Due to the time it takes even well-qualified refugees to learn the language and adjust to life in Germany, the Social Ministry has forecast between 240,000 and 460,000 new welfare recipients next year.
“The number could grow to 1 million by 2019,” Labour Minister Andrea Nahls said last week in an interview with the Sueddeutsche Zeitung. But she also hastened to point out that the crush of refugees is likely to ultimately create more jobs in the country.
Slovenia, Croatia and Serbia - concerned that Germany may stop taking in refugees and cause a backlog to the south - have begun preparing better winter shelters for refugees.
Slovenia’s government said it was briefed on preparations for a possible increased influx of refugees, the STA news agency reported.
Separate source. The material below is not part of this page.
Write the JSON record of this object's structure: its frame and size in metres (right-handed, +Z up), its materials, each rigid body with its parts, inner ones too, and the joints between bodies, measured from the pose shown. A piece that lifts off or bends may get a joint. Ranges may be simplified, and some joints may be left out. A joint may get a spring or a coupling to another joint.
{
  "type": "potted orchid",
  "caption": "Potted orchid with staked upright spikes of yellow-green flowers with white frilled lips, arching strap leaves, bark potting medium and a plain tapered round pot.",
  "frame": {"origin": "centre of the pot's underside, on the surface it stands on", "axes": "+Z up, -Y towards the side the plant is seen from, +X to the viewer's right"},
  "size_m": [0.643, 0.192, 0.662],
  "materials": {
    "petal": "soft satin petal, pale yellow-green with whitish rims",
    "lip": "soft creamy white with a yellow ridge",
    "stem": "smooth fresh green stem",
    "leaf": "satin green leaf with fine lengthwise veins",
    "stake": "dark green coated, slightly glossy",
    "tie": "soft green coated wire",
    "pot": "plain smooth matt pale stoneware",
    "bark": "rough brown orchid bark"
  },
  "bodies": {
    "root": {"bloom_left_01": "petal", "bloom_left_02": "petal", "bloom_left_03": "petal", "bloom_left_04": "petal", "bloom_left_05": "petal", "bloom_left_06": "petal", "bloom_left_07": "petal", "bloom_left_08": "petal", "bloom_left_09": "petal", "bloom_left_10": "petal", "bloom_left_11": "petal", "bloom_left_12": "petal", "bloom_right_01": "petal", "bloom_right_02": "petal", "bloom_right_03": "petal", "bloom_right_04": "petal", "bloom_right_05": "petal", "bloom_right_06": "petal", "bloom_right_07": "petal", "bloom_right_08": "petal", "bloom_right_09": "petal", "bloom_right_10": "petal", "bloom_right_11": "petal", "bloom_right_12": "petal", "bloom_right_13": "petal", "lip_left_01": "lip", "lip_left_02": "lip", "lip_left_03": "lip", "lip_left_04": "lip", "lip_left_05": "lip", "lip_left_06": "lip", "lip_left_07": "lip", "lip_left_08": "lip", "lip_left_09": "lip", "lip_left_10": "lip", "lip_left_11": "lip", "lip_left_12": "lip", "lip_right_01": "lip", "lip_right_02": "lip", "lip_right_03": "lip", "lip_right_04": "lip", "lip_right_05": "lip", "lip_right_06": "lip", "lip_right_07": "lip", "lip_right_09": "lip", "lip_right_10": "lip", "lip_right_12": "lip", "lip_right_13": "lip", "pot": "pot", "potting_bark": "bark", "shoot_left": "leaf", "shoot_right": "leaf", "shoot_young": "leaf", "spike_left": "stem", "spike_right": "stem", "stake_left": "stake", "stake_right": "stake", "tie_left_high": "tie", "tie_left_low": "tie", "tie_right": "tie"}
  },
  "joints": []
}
“A growing number of refugees ... wished to continue their journey to Western Europe and their transit via Slovenia could not be ruled out,” Prime Minister Miro Cerar’s cabinet said.
Slovenia may become a major transit country on the so-called Balkan route if Hungary seals its border with Croatia, as it did with Serbia a month ago.
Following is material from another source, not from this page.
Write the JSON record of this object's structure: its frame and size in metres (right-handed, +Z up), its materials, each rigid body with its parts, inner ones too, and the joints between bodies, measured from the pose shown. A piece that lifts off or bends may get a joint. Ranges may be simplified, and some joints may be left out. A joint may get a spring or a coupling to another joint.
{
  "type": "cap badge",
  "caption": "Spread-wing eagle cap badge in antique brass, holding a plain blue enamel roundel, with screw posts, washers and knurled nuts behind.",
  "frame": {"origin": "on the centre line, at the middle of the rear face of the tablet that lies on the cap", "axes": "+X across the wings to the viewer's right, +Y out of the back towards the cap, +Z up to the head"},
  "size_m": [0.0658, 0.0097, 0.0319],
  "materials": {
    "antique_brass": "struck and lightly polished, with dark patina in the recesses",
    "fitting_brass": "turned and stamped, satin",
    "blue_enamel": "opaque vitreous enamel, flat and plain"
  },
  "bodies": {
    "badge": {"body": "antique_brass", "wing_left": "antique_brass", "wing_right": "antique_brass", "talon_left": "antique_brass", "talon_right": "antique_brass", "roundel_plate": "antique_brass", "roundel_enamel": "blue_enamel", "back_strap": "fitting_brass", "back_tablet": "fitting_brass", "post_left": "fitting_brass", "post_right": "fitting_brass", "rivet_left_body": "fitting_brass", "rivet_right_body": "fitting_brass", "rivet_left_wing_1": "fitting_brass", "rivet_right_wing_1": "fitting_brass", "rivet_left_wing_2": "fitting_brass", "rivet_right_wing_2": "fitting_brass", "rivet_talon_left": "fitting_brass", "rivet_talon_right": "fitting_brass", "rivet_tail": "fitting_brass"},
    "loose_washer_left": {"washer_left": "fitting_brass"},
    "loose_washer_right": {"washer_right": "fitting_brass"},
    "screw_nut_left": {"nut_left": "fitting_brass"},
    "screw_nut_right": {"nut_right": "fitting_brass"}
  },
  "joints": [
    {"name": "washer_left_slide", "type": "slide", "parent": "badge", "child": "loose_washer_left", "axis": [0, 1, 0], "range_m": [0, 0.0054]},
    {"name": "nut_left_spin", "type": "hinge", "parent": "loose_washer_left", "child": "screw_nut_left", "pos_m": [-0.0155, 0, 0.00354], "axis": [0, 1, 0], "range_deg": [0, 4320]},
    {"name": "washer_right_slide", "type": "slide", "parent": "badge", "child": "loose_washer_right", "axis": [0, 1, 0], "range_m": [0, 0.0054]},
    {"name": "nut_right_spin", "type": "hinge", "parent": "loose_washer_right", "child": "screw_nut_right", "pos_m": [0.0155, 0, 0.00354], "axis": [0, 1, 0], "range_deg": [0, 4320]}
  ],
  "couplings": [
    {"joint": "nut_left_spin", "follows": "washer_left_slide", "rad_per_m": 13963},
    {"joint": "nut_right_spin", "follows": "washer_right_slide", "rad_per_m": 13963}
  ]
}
Since then Slovenia has taken in around 3,600 people, of which 30 have requested asylum in the country.
The rest left toward Austria, with most hoping to seek asylum in Germany. If Germany restricts the influx, Slovenia anticipates Austria and Hungary doing the same, resulting in a surge of between 4,500 and 8,000 arrivals daily, STA said.
Presently, the migrants arriving in the Balkans, mostly from Syria and elsewhere in the Middle East, travel through Turkey to Greece’s islands and mainland and onward through Macedonia, Serbia, Croatia and Hungary.
Croatia, which as of Monday had registered 162,000 migrants since Hungary closed its border with Serbia on September 15, is preparing to set up a reception centre in Slavonski Brod, some 130km west of the border.
The present reception centre in Opatovac on the border will remain operational until the new facility is ready.
With more than 200,000 migrants passing through Serbia so far, the situation on its border with Macedonia is becoming critical with the approach of winter, one official said.
The registration of refugees has been quick in the city of Presevo, but they are exhausted because of crowding and bad weather, the head of the centre for asylum seekers Rados Djurovic told state TV RTS.
“More and more are coming sick,” Djurovic said, expressing the hope that a planned shelter in the nearby Bujanovac would become operational soon to alleviate the situation.
Because Serbia is on one of the main transit routes, refugees will be a “problem of many years” for the country, he said.
“It is all up to Germany. If Germany shuts its border then, in a system of closed vessels, other countries will begin closing theirs and under that scenario we can expect Croatia to close its border toward us,” he said.